● Exercise details
Without altering anything, output the material below.

● Information shown
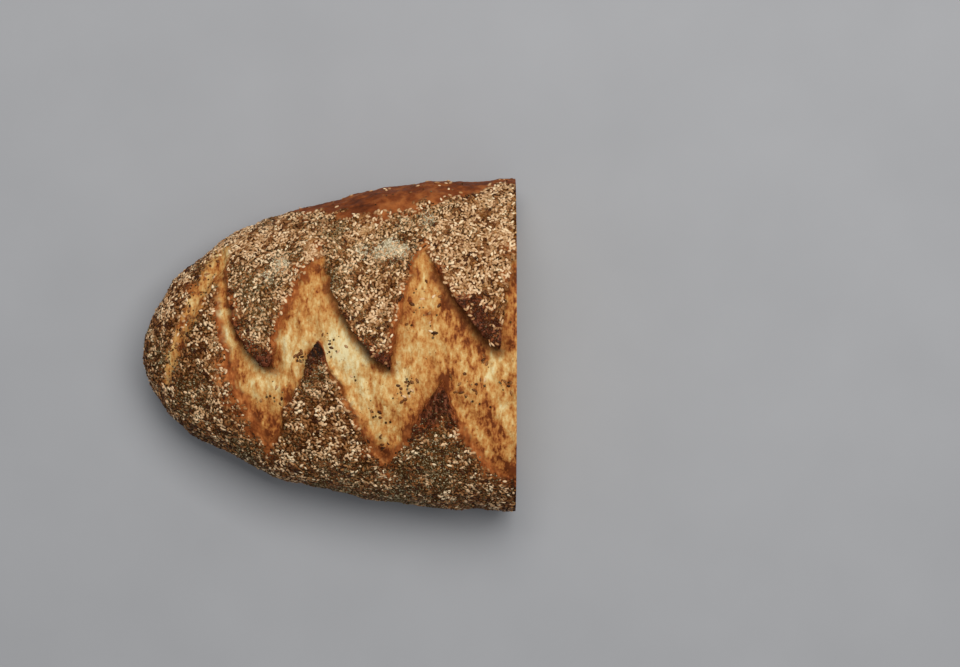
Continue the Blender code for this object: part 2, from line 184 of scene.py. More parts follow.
# Crowds of poppy seeds
POPPY_PATCHES = (
    (-35.5, 26, 8, 0.9), (-27, 31, 6, 0.9), (-31, 15, 7, 0.9), (-33, 7, 6, 0.8), (-20, 40, 6, 0.7),
    (1.5, 31, 7, 1), (8, 28, 6, 0.7), (14, 16, 4, 0.5), (30.5, 44.5, 7, 0.6), (4, 52, 7, 0.6),
    (47, 58, 5, 0.9), (37.5, 58.5, 5, 1), (-3, -12, 5, 0.9), (-6, -20, 5, 0.6), (14, -12, 5, 0.4),
    (51, -56, 17, 0.8), (-64, -24, 10, 0.7), (-76, -6, 7, 0.6), (-42, -52, 9, 0.6), (8, -70, 14, 0.8),
    (34, -72, 14, 0.9),
)
# Crowds of pale sesame seeds
SESAME_PATCHES = (
    (68, 38, 24, 1), (-32, 42, 8, 0.8), (-48, 50, 9, 0.7), (7, -46, 14, 0.6), (18, 20, 8, 0.5),
    (-55, -34, 8, 0.1), (-77, 17, 9, 1),
)
# Few seeds, so that the crust shows
THIN_PATCHES = (
    (20, 56, 8, 0.8), (-3.7, 50, 7, 0.9), (38, 60, 4.5, 0.8), (14, 47, 6, 0.4),
)
# Dark seeds that strayed onto the bare dough
SPECK_PATCHES = (
    (-11.5, -5.6, 1.8, 9), (40, -17.5, 2.6, 7), (36.5, -22, 3, 4), (51.6, 5.5, 1.8, 4),
    (84.7, -18.8, 2.2, 4), (75, -8, 2, 3), (14.6, -16.4, 1.2, 6), (4, 0, 6, 0.6), (31, -46, 6, 0.8),
    (25, -34, 5, 0.6), (-24, -24, 6, 0.6), (66, -20, 8, 0.5), (45, 20, 8, 0.4),
)

# The bare flank on the +Y side, baked against the next loaf: x and the height up to which it is bare
FLANK_LINE = (
    (-48.0, 8.0), (-34.0, 23.0), (-22.0, 36.0), (-10.0, 47.0), (-2.0, 51.0), (5.0, 56.0), (12.0, 58.0),
    (25.0, 60.0), (33.0, 60.0), (40.0, 59.5), (53.0, 57.0), (68.0, 49.0), (88.0, 42.0),
)
FLANK_START = (-48.0, -40.0)
FLANK_BLUR = 2.5
SEEDS_END = (18.0, 6.0)

# Distances from the rim between which the band's colour gives way to the crust's
TINT_EDGE = (-0.9, 0.6)
SOFT_TINT = (-2.6, 2.0)  # added to them where the crust has no ear

# Where the crust is painted darker, with fewer pale seeds, towards the nose and down the -Y side: partly
# painted shade, partly a darker brown crust
SHADED_NOSE = (-50.0, -64.0)
SHADED_SIDE = (-18.0, -36.0)

# Where it is paler instead: high on the +Y side beyond the first tongue, and where seeds are few
PALE_SIDE = (26.0, 44.0)
PALE_SIDE_START = (-22.0, -4.0)
PALE_SIDE_SHARE = 0.3
THIN_PALING = 1.1

# Painted shadow, partly browning: how strongly an ear darkens the dough beside it, by the way out from the
# ear: least of all towards +Y and +X
EAR_SHADOW_LEAST = 0.2
EAR_SHADOW_ACROSS = (0.35, -0.35)
EAR_SHADOW_LOSS = 0.75
EAR_SHADOW_ALONG = (0.1, 0.8)

CRUST_COLUMNS = 290
CRUST_ROWS = 324
BASE_ROWS = 22
BASE_LEAST = 1.0  # the base has faces of its own where it is wider than this
COLUMN_EASE = 1.12
CRUST_SHARE = 0.86  # of the unwrapped height
BASE_SHARE = 0.12
FLAT_MARGIN = 0.005
BASE_VALUES = {"under": 1.0, "tinted": 1.0, "rim": 30.0, "bare": 1.0}  # 0 in the other fields
MERGE_METRES = 2e-6

PALE_COUNT = 5100
TOASTED_COUNT = 6400  # at most: fewer find room before the tries run out
SESAME_SIZE = (2.6, 1.55, 0.9)
SESAME_VARIETY = (0.11, 0.7, 1.25)  # spread, least and most of a seed's size against the plain one
SESAME_RINGS = ((-0.36, 0.62), (-0.06, 1.0), (0.28, 0.66))
SESAME_GAP = 1.1
SESAME_SINK = (-0.2, 0.38)
SESAME_TILT = 0.24
POPPY_COUNT = 15500
POPPY_SIZE = (1.1, 1.0, 0.9)
POPPY_VARIETY = (0.08, 0.75, 1.25)
POPPY_RINGS = ((0.0, 1.0),)
POPPY_GAP = 0.75
POPPY_SINK = (-0.3, 0.3)
POPPY_TILT = 0.3
TRIES = 5  # spots tried for each seed that is wanted
NEIGHBOURS = tuple(itertools.product((-1, 0, 1), repeat=3))
STEEP = 0.9
TILE_MARGIN = 0.06

# Seeds that strayed onto the band, beyond a line this far from its rim
STRAY_LINE = -1.5
STRAY_EDGE = (-1.5, -3.5)
STRAY_PLAIN = 0.006
STRAY_SESAME = 0.025
STRAY_COUNT = 90
STRAY_GAP = 0.9
STRAY_TONES = (0.5, 1.0)
STRAY_SIZES = (0.6, 1.5)

# What the seeds go by besides the crust's own fields
MARGIN_EDGE = (1.3, 0.3)  # shares of the bare margin
CUT_EDGE = (1.9, 1.2)
RED_EDGE = (0.3, 0.8)
SCORCH_EDGE = (0.35, 0.8)
GAP_EDGE = (0.05, 0.35)
GAP_NOISE = (5.5, 41.0)
DRIFT_NOISE = (11.0, 47.0)

# The share of the seeds that each of them takes away
BARED_BY = {
    "margin": 1.0, "cut": 1.0, "under": 1.0, "flank": 0.996, "slash": 0.93,
    "thin": 0.75, "scorched": 0.75, "red": 0.7, "gap": 0.45,
}

# How thickly a kind of seed lies: plain, least and most, and what each field adds to the plain
# Sesame thins out towards the nose and down the -Y side, partly as painted shade
SESAME_COVER = (0.80, 0.08, 1.5, {"drift": 1.0, "sesames": 0.7, "poppies": -0.80, "side_shade_and_browning": -0.15})
SESAME_LOSS = 0.55  # where the crust is chalky
POPPY_COVER = (0.22, 0.03, 3.0, {"drift": -0.5, "sesames": -0.30, "poppies": 2.2, "chalk": 2.0})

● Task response
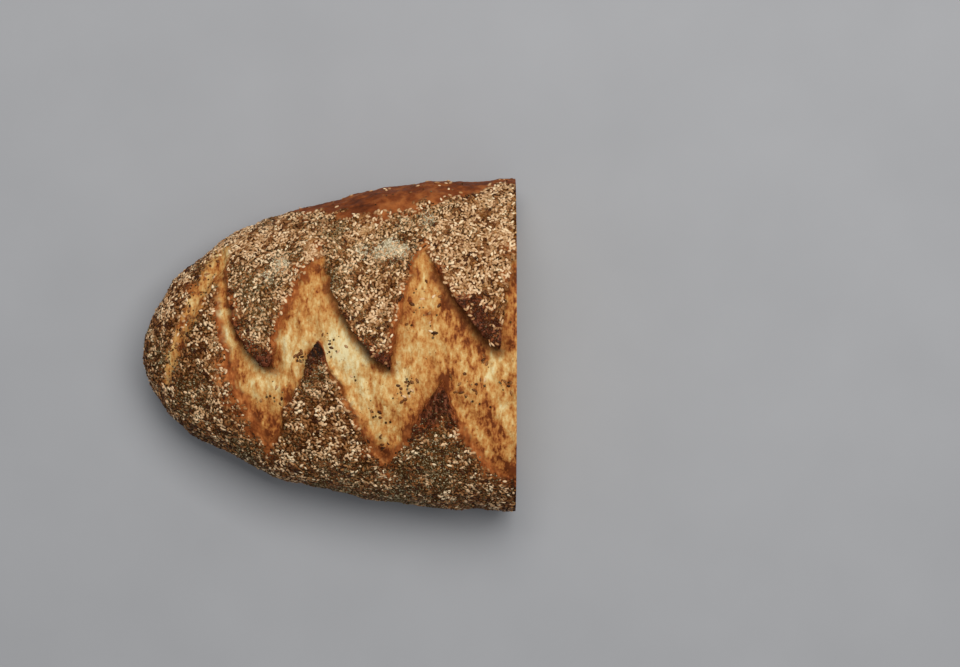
Continue the Blender code for this object: part 2, from line 184 of scene.py. More parts follow.
# Crowds of poppy seeds
POPPY_PATCHES = (
    (-35.5, 26, 8, 0.9), (-27, 31, 6, 0.9), (-31, 15, 7, 0.9), (-33, 7, 6, 0.8), (-20, 40, 6, 0.7),
    (1.5, 31, 7, 1), (8, 28, 6, 0.7), (14, 16, 4, 0.5), (30.5, 44.5, 7, 0.6), (4, 52, 7, 0.6),
    (47, 58, 5, 0.9), (37.5, 58.5, 5, 1), (-3, -12, 5, 0.9), (-6, -20, 5, 0.6), (14, -12, 5, 0.4),
    (51, -56, 17, 0.8), (-64, -24, 10, 0.7), (-76, -6, 7, 0.6), (-42, -52, 9, 0.6), (8, -70, 14, 0.8),
    (34, -72, 14, 0.9),
)
# Crowds of pale sesame seeds
SESAME_PATCHES = (
    (68, 38, 24, 1), (-32, 42, 8, 0.8), (-48, 50, 9, 0.7), (7, -46, 14, 0.6), (18, 20, 8, 0.5),
    (-55, -34, 8, 0.1), (-77, 17, 9, 1),
)
# Few seeds, so that the crust shows
THIN_PATCHES = (
    (20, 56, 8, 0.8), (-3.7, 50, 7, 0.9), (38, 60, 4.5, 0.8), (14, 47, 6, 0.4),
)
# Dark seeds that strayed onto the bare dough
SPECK_PATCHES = (
    (-11.5, -5.6, 1.8, 9), (40, -17.5, 2.6, 7), (36.5, -22, 3, 4), (51.6, 5.5, 1.8, 4),
    (84.7, -18.8, 2.2, 4), (75, -8, 2, 3), (14.6, -16.4, 1.2, 6), (4, 0, 6, 0.6), (31, -46, 6, 0.8),
    (25, -34, 5, 0.6), (-24, -24, 6, 0.6), (66, -20, 8, 0.5), (45, 20, 8, 0.4),
)

# The bare flank on the +Y side, baked against the next loaf: x and the height up to which it is bare
FLANK_LINE = (
    (-48.0, 8.0), (-34.0, 23.0), (-22.0, 36.0), (-10.0, 47.0), (-2.0, 51.0), (5.0, 56.0), (12.0, 58.0),
    (25.0, 60.0), (33.0, 60.0), (40.0, 59.5), (53.0, 57.0), (68.0, 49.0), (88.0, 42.0),
)
FLANK_START = (-48.0, -40.0)
FLANK_BLUR = 2.5
SEEDS_END = (18.0, 6.0)

# Distances from the rim between which the band's colour gives way to the crust's
TINT_EDGE = (-0.9, 0.6)
SOFT_TINT = (-2.6, 2.0)  # added to them where the crust has no ear

# Where the crust is painted darker, with fewer pale seeds, towards the nose and down the -Y side: partly
# painted shade, partly a darker brown crust
SHADED_NOSE = (-50.0, -64.0)
SHADED_SIDE = (-18.0, -36.0)

# Where it is paler instead: high on the +Y side beyond the first tongue, and where seeds are few
PALE_SIDE = (26.0, 44.0)
PALE_SIDE_START = (-22.0, -4.0)
PALE_SIDE_SHARE = 0.3
THIN_PALING = 1.1

# Painted shadow, partly browning: how strongly an ear darkens the dough beside it, by the way out from the
# ear: least of all towards +Y and +X
EAR_SHADOW_LEAST = 0.2
EAR_SHADOW_ACROSS = (0.35, -0.35)
EAR_SHADOW_LOSS = 0.75
EAR_SHADOW_ALONG = (0.1, 0.8)

CRUST_COLUMNS = 290
CRUST_ROWS = 324
BASE_ROWS = 22
BASE_LEAST = 1.0  # the base has faces of its own where it is wider than this
COLUMN_EASE = 1.12
CRUST_SHARE = 0.86  # of the unwrapped height
BASE_SHARE = 0.12
FLAT_MARGIN = 0.005
BASE_VALUES = {"under": 1.0, "tinted": 1.0, "rim": 30.0, "bare": 1.0}  # 0 in the other fields
MERGE_METRES = 2e-6

PALE_COUNT = 5100
TOASTED_COUNT = 6400  # at most: fewer find room before the tries run out
SESAME_SIZE = (2.6, 1.55, 0.9)
SESAME_VARIETY = (0.11, 0.7, 1.25)  # spread, least and most of a seed's size against the plain one
SESAME_RINGS = ((-0.36, 0.62), (-0.06, 1.0), (0.28, 0.66))
SESAME_GAP = 1.1
SESAME_SINK = (-0.2, 0.38)
SESAME_TILT = 0.24
POPPY_COUNT = 15500
POPPY_SIZE = (1.1, 1.0, 0.9)
POPPY_VARIETY = (0.08, 0.75, 1.25)
POPPY_RINGS = ((0.0, 1.0),)
POPPY_GAP = 0.75
POPPY_SINK = (-0.3, 0.3)
POPPY_TILT = 0.3
TRIES = 5  # spots tried for each seed that is wanted
NEIGHBOURS = tuple(itertools.product((-1, 0, 1), repeat=3))
STEEP = 0.9
TILE_MARGIN = 0.06

# Seeds that strayed onto the band, beyond a line this far from its rim
STRAY_LINE = -1.5
STRAY_EDGE = (-1.5, -3.5)
STRAY_PLAIN = 0.006
STRAY_SESAME = 0.025
STRAY_COUNT = 90
STRAY_GAP = 0.9
STRAY_TONES = (0.5, 1.0)
STRAY_SIZES = (0.6, 1.5)

# What the seeds go by besides the crust's own fields
MARGIN_EDGE = (1.3, 0.3)  # shares of the bare margin
CUT_EDGE = (1.9, 1.2)
RED_EDGE = (0.3, 0.8)
SCORCH_EDGE = (0.35, 0.8)
GAP_EDGE = (0.05, 0.35)
GAP_NOISE = (5.5, 41.0)
DRIFT_NOISE = (11.0, 47.0)

# The share of the seeds that each of them takes away
BARED_BY = {
    "margin": 1.0, "cut": 1.0, "under": 1.0, "flank": 0.996, "slash": 0.93,
    "thin": 0.75, "scorched": 0.75, "red": 0.7, "gap": 0.45,
}

# How thickly a kind of seed lies: plain, least and most, and what each field adds to the plain
# Sesame thins out towards the nose and down the -Y side, partly as painted shade
SESAME_COVER = (0.80, 0.08, 1.5, {"drift": 1.0, "sesames": 0.7, "poppies": -0.80, "side_shade_and_browning": -0.15})
SESAME_LOSS = 0.55  # where the crust is chalky
POPPY_COVER = (0.22, 0.03, 3.0, {"drift": -0.5, "sesames": -0.30, "poppies": 2.2, "chalk": 2.0})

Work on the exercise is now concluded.